The challenge is that sometimes, in our desire to improve, we are too eager to replace a good strategy with an unproven one.

This can alienate team members who are frustrated that we're changing something that's working and earns us a reputation for being a little flighty.

The challenge is in knowing when to switch out the old for the new and finding ways to test ideas before launching into them.

Quick fix: Fail fast and fail small. When piloting a new idea, test it with as small of a group of customers as possible. Make sure the sample is representative of your customer base and use your findings to inform whether or not you move forward with your idea.

Deny the urge to just "go with your gut" if you already have a strategy that's working.

3. Hiding from the brutal facts.

Entrepreneurs are visionaries. By and large, most of us hate the rote, sometimes boring tasks of evaluating the success of each of our initiatives and weeding out the unsuccessful ones. We also tend to have "pet initiatives"  — things we want to succeed at all costs.

As a result, we tend to gloss over the brutal facts of how our pet initiatives are doing.

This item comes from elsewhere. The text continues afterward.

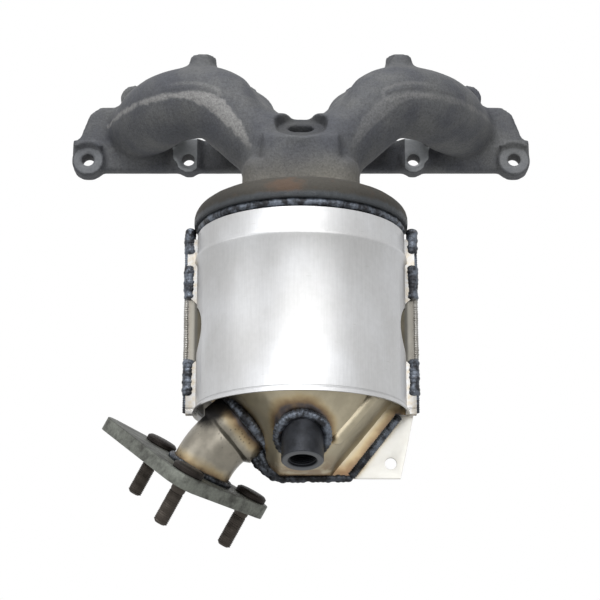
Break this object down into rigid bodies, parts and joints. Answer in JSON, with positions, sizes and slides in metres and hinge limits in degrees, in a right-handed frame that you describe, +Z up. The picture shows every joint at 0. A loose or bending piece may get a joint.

We also tend to miss the details of which areas of our organizations aren't performing as well as they should be because deep down, we don't want to know.

Quick Fix: Create a dashboard of the three most important indicators of success for each division of your business. Update it weekly. Force yourself to sit down with your team, walk through it and make decisions about allocating resources based on what the data is telling you.

Clearly, these quick fixes aren't the end all, be all of managing our entrepreneurial neuroses, but they are a beginning.

What other strategies do you and your team use to manage the dark side of your "hustle" skillset?